----- Given material
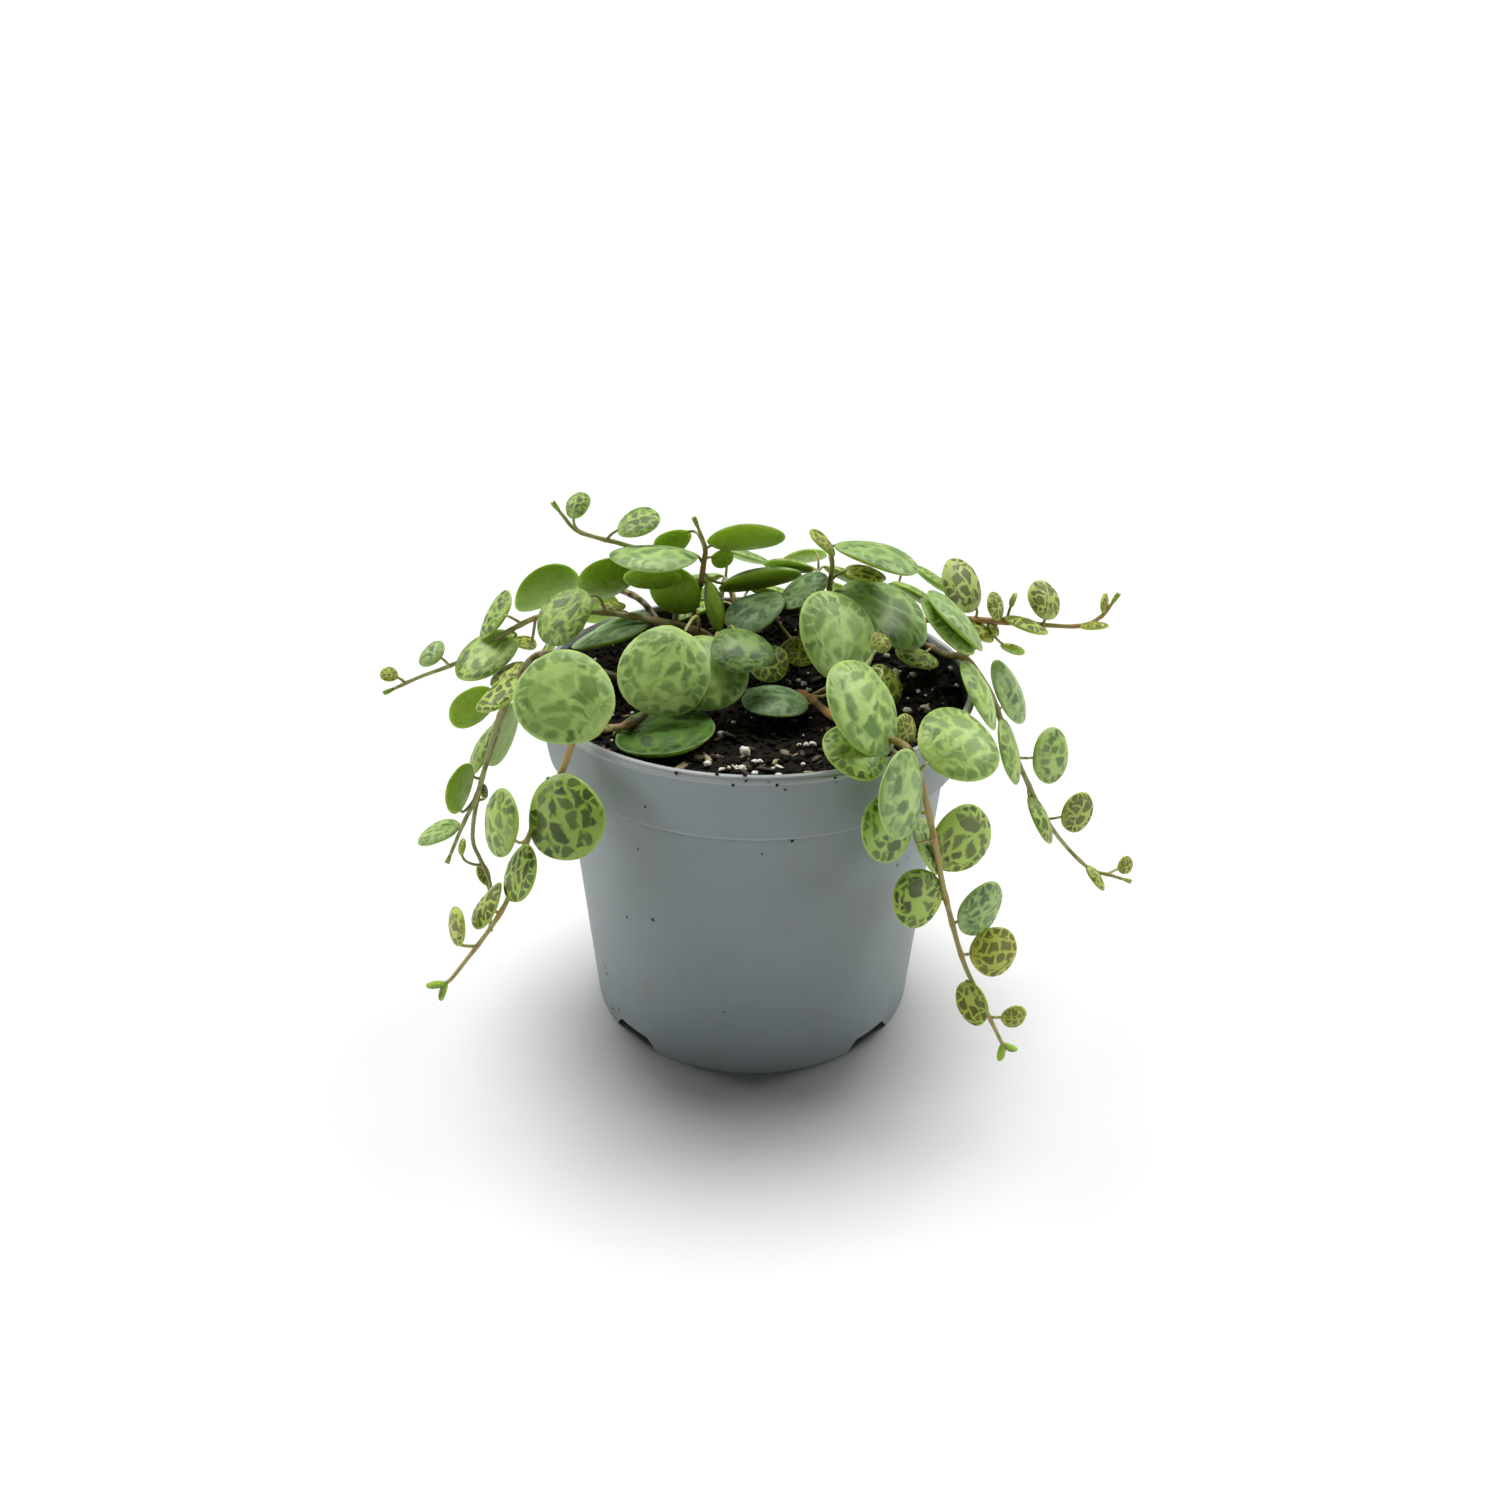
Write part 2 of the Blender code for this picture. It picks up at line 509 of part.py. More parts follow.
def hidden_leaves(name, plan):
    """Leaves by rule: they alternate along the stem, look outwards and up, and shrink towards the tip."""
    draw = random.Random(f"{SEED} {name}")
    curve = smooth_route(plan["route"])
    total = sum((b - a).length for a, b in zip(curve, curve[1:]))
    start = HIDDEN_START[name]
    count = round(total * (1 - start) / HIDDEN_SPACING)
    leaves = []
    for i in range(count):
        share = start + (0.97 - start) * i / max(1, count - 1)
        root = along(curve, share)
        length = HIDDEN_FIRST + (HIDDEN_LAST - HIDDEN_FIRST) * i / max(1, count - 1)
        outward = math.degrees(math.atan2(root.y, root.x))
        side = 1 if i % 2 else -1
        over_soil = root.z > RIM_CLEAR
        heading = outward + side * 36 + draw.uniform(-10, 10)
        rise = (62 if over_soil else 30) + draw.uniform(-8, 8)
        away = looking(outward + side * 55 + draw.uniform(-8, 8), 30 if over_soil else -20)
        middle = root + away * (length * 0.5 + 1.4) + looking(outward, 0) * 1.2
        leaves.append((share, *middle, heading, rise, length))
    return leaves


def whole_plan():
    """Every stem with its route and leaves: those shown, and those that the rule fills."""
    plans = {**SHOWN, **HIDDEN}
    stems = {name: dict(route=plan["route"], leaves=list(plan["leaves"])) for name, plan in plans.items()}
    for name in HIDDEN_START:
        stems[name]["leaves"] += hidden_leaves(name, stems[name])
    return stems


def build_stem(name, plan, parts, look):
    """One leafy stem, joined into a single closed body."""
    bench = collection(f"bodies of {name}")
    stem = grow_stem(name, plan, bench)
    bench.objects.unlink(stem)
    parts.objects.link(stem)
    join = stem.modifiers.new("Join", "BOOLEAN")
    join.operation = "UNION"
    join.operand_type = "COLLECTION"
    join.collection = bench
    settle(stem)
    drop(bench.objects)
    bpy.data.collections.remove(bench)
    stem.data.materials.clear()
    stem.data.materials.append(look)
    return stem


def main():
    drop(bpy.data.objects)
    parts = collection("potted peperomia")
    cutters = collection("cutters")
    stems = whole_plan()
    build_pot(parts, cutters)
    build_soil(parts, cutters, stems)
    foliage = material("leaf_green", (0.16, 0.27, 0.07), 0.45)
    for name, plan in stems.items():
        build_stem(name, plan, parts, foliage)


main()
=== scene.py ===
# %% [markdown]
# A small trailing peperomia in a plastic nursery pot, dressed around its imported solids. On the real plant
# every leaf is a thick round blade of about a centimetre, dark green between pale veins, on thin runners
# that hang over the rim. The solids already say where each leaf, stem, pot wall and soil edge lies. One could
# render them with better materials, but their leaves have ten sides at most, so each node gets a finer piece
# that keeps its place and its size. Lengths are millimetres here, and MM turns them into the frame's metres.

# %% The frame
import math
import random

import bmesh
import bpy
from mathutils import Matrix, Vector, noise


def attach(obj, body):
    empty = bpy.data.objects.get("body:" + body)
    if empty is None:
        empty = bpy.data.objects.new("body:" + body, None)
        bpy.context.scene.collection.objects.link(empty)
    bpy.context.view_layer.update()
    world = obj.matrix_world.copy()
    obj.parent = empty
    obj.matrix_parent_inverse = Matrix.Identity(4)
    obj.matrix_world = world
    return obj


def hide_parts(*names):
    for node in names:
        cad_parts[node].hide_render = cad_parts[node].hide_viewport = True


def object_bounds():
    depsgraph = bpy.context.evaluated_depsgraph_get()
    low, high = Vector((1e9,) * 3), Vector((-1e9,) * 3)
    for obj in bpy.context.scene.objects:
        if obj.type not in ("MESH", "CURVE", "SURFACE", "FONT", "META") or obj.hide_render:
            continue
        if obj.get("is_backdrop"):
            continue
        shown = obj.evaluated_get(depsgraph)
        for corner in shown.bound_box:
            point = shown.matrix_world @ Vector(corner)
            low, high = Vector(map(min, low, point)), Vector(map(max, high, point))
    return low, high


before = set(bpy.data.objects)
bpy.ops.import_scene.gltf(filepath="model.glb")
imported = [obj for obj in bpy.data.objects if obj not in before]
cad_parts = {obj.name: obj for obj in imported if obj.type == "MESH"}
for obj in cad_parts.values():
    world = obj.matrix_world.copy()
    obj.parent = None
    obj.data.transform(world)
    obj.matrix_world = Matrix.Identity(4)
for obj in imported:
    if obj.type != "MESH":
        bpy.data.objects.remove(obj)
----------
_Problem requirements:_ Nothing but the lines from the line that contains "parts.objects.link(stem)" through the line that contains "cad_parts[node].hide_render = cad_parts[node].hide_viewport" should be given again, each exactly as it stands, both ends included.

_Result for this task:_
    parts.objects.link(stem)
    join = stem.modifiers.new("Join", "BOOLEAN")
    join.operation = "UNION"
    join.operand_type = "COLLECTION"
    join.collection = bench
    settle(stem)
    drop(bench.objects)
    bpy.data.collections.remove(bench)
    stem.data.materials.clear()
    stem.data.materials.append(look)
    return stem


def main():
    drop(bpy.data.objects)
    parts = collection("potted peperomia")
    cutters = collection("cutters")
    stems = whole_plan()
    build_pot(parts, cutters)
    build_soil(parts, cutters, stems)
    foliage = material("leaf_green", (0.16, 0.27, 0.07), 0.45)
    for name, plan in stems.items():
        build_stem(name, plan, parts, foliage)


main()
=== scene.py ===
# %% [markdown]
# A small trailing peperomia in a plastic nursery pot, dressed around its imported solids. On the real plant
# every leaf is a thick round blade of about a centimetre, dark green between pale veins, on thin runners
# that hang over the rim. The solids already say where each leaf, stem, pot wall and soil edge lies. One could
# render them with better materials, but their leaves have ten sides at most, so each node gets a finer piece
# that keeps its place and its size. Lengths are millimetres here, and MM turns them into the frame's metres.

# %% The frame
import math
import random

import bmesh
import bpy
from mathutils import Matrix, Vector, noise


def attach(obj, body):
    empty = bpy.data.objects.get("body:" + body)
    if empty is None:
        empty = bpy.data.objects.new("body:" + body, None)
        bpy.context.scene.collection.objects.link(empty)
    bpy.context.view_layer.update()
    world = obj.matrix_world.copy()
    obj.parent = empty
    obj.matrix_parent_inverse = Matrix.Identity(4)
    obj.matrix_world = world
    return obj


def hide_parts(*names):
    for node in names:
        cad_parts[node].hide_render = cad_parts[node].hide_viewport = True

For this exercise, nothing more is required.